We also need to be very clear about what it is that we are striking for. CUNY has recently announced that it will be significantly delaying contractually guaranteed raises. The explicit contract violation might produce a strike authorization vote, but the strike cannot be about a 2 percent raise. It needs to be about working conditions. The next contract needs language about class sizes, adjunct job security, and compensation—monetary or otherwise—for the increased workloads. Contingent faculty need much more than the small raise pegged to a productivity increase that came with the 2020 contract. As we saw with last semester’s mass firings and increased class sizes, the precarity of CUNY’s second-tier workers and the conditions that make good teaching possible—or not—are directly related: The ability to eliminate 3,000 members of the teaching faculty with no notice is the cause of ballooning class sizes. Ignoring the needs of adjuncts is a race to the bottom for students and instructors alike.

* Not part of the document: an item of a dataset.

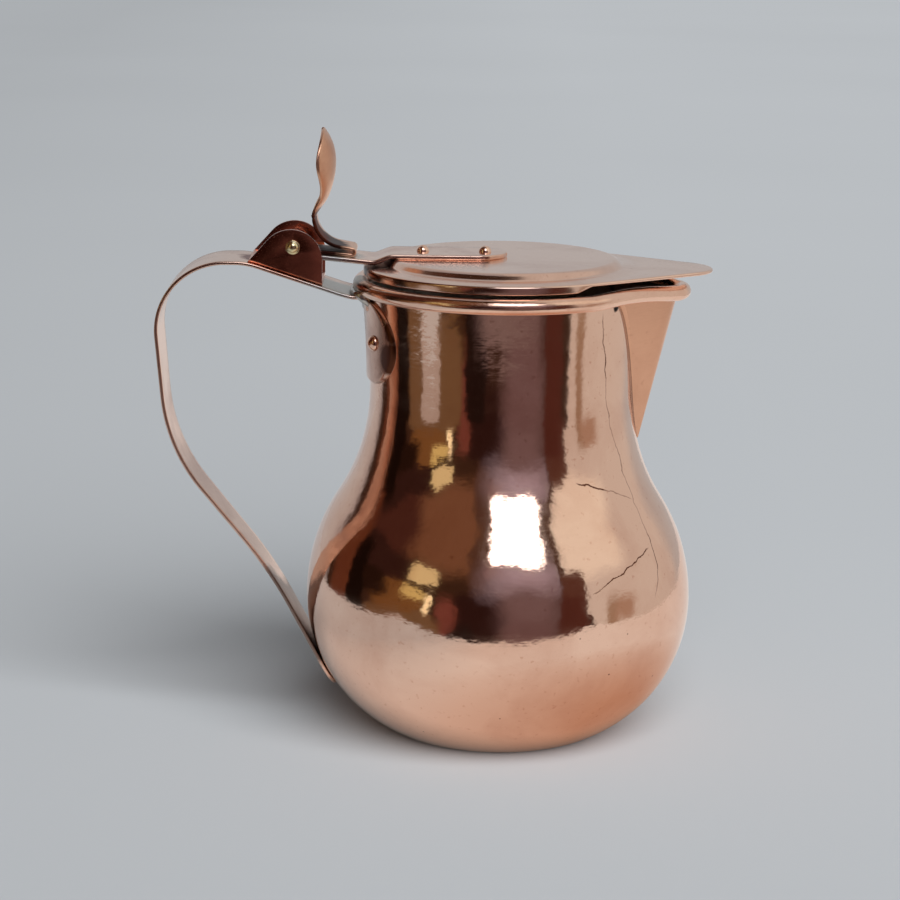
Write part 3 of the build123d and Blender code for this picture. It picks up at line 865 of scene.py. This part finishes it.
# Hinge bracket
# A folded piece of copper brazed on the strap, its two cheeks hold the pin. It is the frame's own
# bracket with its flat faces made whole and its edges filed round.
EDGE_FILED = 0.25
cheeks = frame["nodes"]["hinge_bracket"].copy()
cheeks.data = cheeks.data.copy()
cheeks.name = "hinge_cheeks"
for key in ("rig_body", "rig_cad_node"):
    if key in cheeks:
        del cheeks[key]
cheeks.parent = None
bpy.context.scene.collection.objects.link(cheeks)
made = bmesh.new()
made.from_mesh(cheeks.data)
bmesh.ops.remove_doubles(made, verts=made.verts, dist=1e-6)
bmesh.ops.dissolve_limit(made, angle_limit=radians(0.4), verts=made.verts, edges=made.edges)
made.to_mesh(cheeks.data)
made.free()
# Copper left red-brown by the brazing heat and only wiped over
reddened = metal(
    "reddened_copper", lines="along", bright="#CE866A", tarnished="#5A2A1E", tarnish=0.95, gloss=0.15
)
cheeks.data.materials.clear()
cheeks.data.materials.append(reddened)
filed = {"width": MM * EDGE_FILED, "segments": 3, "limit_method": "ANGLE", "angle_limit": radians(40)}
fit(modified(cheeks, "BEVEL", **filed), "jug", "copper", "hinge_bracket")

# Hinge pin
# A brass pin cut from drawn rod, through both cheeks and the knuckle. Its ends are hammered to
# low domes, each inside a ring.
PIN = (-71.8, 171.2)
PIN_RADIUS = 1.95
PIN_HEAD_RADIUS = 2.45
PIN_DOME = 1.3
PIN_RING = 0.55
PIN_RING_RISE = 0.4
CHEEK_HALF = 12.5
# Drawn brass, yellow against the copper, rubbed along its length
brass = metal("brass", lines="along", bright="#EDE2B8", tarnished="#A98A4C", tarnish=0.4, gloss=0.14)


def dome_line(radius, height, count):
    """Points of a cap from its rim to its top, as (radius, height)."""
    ball = (radius**2 + height**2) / (2 * height)
    turn = asin(min(radius / ball, 1)) if height <= radius else pi - asin(radius / ball)
    return arc((0, height - ball), ball, pi / 2 - turn, pi / 2, count)


def turned(name, line, sides, place, *materials):
    """A closed piece turned from a line of (radius, height) points, put in place by a function."""
    turns = np.linspace(0, 2 * pi, sides, endpoint=False)
    rings = [[place(r * cos(a), r * sin(a), height) for a in turns] for r, height in line[1:-1]]
    return shell(name, rings, place(0, 0, line[0][1]), place(0, 0, line[-1][1]), *materials)


half_pin = [
    (PIN_RADIUS, 0.0),
    (PIN_RADIUS, CHEEK_HALF - 0.2),
    (PIN_HEAD_RADIUS, CHEEK_HALF),
    (PIN_HEAD_RADIUS, CHEEK_HALF + PIN_RING_RISE * 0.6),
    (PIN_HEAD_RADIUS - PIN_RING * 0.3, CHEEK_HALF + PIN_RING_RISE),
]
dome = dome_line(PIN_HEAD_RADIUS - PIN_RING, PIN_DOME - PIN_RING_RISE, 10)
half_pin += [(r, CHEEK_HALF + PIN_RING_RISE * 0.8 + h) for r, h in dome]
pin_outline = [(r, -h) for r, h in half_pin[:0:-1]] + half_pin
pin = turned("hinge_pin_brass", pin_outline, 40, lambda a, b, h: (PIN[0] + a, -h, PIN[1] + b), brass)
fit(pin, "jug", "brass_pin", "hinge_pin")

# Rivets
# Copper rivets with peened round heads: two in the tongue, one in the handle's foot and two in
# the lid's strap. Their tails are small discs inside.
RIVET_TAIL = 0.6
TONGUE_RIVET = {"radius": 1.6, "head_radius": 2.8, "head_dome": 2.0}
TONGUE_RIVET_TURN = 21.3
TONGUE_RIVET_HEIGHT = 139.4
FOOT_RIVET = {"radius": 1.3, "head_radius": 2.3, "head_dome": 1.2}
FOOT_RIVET_HEIGHT = 21.0

sizes = {"Head": "Object", "Unevenness": "Float", "Material": "Material"}
riveting, add, given = new_tree("rivets", sizes)
head = add("GeometryNodeObjectInfo", given["Head"]).outputs["Geometry"]
facing = add("GeometryNodeInputNamedAttribute", {"Name": "facing"}, data_type="FLOAT_VECTOR")
facing = add("FunctionNodeAlignRotationToVector", {"Vector": facing}, axis="Z")
heads = {"Points": given["Geometry"], "Instance": head, "Rotation": facing}
real = add("GeometryNodeRealizeInstances", add("GeometryNodeInstanceOnPoints", heads))
dents = add("TexNoise", {"Scale": 900.0, "Detail": 1.0}).outputs["Color"]
dents = add("VectorMath SUBTRACT", dents, (0.5, 0.5, 0.5))
dents = add("VectorMath SCALE", dents, {"Scale": given["Unevenness"]})
real = add("GeometryNodeSetPosition", real, {"Offset": dents})
finish_tree(add, real, given["Material"])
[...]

No one saw this coming; the absence of pandemic-specific language in the 2020 contract is no surprise. But the slow drift away from physical classrooms was already well underway and we should have been thinking about the particular challenges posed by remote learning—the specific differences that this technology inserts into the job of teaching. If this disaster has taught us anything, it is that technology is part of working conditions and that technological change is something we need to bargain over. As a result of the transition to remote learning, adjunct and full-time faculty alike were forced to participate in what amounted to a university-wide speedup: doing far more work for the same wages. Now that faculty have done much of the work of overhauling their courses, they are subject once again to a speedup in the form of increased class sizes. They are also paying for the universities’ physical plant in the form of electricity and internet bills, computer maintenance, and new equipment purchases. It is the union’s job to make sure that we receive raises, but also to safeguard against the many ways that wages are lost.
Demoralized and over-extended workers cost companies money through productivity losses. When the “product” is education, this demoralization translates into a degraded experience for students. For online teaching to work, classes need to be smaller than they usually are and teachers need more support, not less. Online classes cannot be allowed to become significantly cheaper versions of their physical counterparts through mushrooming class sizes and extra work smuggled in via technological changes.
The Ivy League will return to campus when this is over, but CUNY and other public universities that serve populations who society has deemed undeserving of anything but the bare minimum are going to need to fight for their existence. Believing that the worst outcome is inevitable is cynical. But thinking that this will be solved through the polite pressure of a petition is naïve. Militant collective action is both hopeful and our only hope.